Egyptian culture is embedded in values such as honor and respect. Every person has an obligation to practice honesty and to be true to his or her word. People are also expected to dress decently, especially women, as a sign of respect for themselves and for society. Morality is a revered virtue, and Egyptians should conduct themselves according to the law and mainly the teachings of the Koran. Children are taught the value of respect as well as the importance to fulfill responsibilities at a young age. Other important values in this culture include humility and patience. European American culture also shows the importance of moral values, such as appreciation for diversity. They foster harmony in the community to enable people from differing backgrounds live peacefully. Freedom in decision-making is another value that the European Americans foster apart from honesty and integrity in their endeavors.

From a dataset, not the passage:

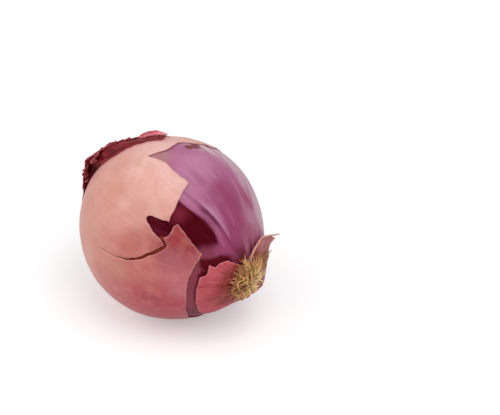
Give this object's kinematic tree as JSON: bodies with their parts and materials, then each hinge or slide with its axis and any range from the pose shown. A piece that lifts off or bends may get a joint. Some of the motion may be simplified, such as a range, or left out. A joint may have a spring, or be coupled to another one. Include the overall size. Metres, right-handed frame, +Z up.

Verbal and Non-Verbal Communication
European Americans are not direct people in their communication. Their use of non-verbal communication to convey messages is rampant in social and business interactions. They are demonstrative in expressing ideas. They have a ‘high contact culture’ when in the presence of family and friends, but touching is limited to handshakes among strangers. Eye contact is maintained during conversation as a sign of confidence. In Egyptian culture, it is considered rude for a man to stand or sit too close to a woman. A light kiss on the cheeks between people of the same sex is a common form of greeting. Men in this culture are more touch oriented than the European Americans (Lane 25). Verbal communication between people of the same age group and sex is accompanied by eye contact as a sign of confidence as well.
In conclusion, there are many differences between these two cultures, especially in their perceptions about color, non-verbal communication, and religion. However, it is clear that some aspects of culture are similar in both these cultures, such as ethics and some secular non-religious holidays.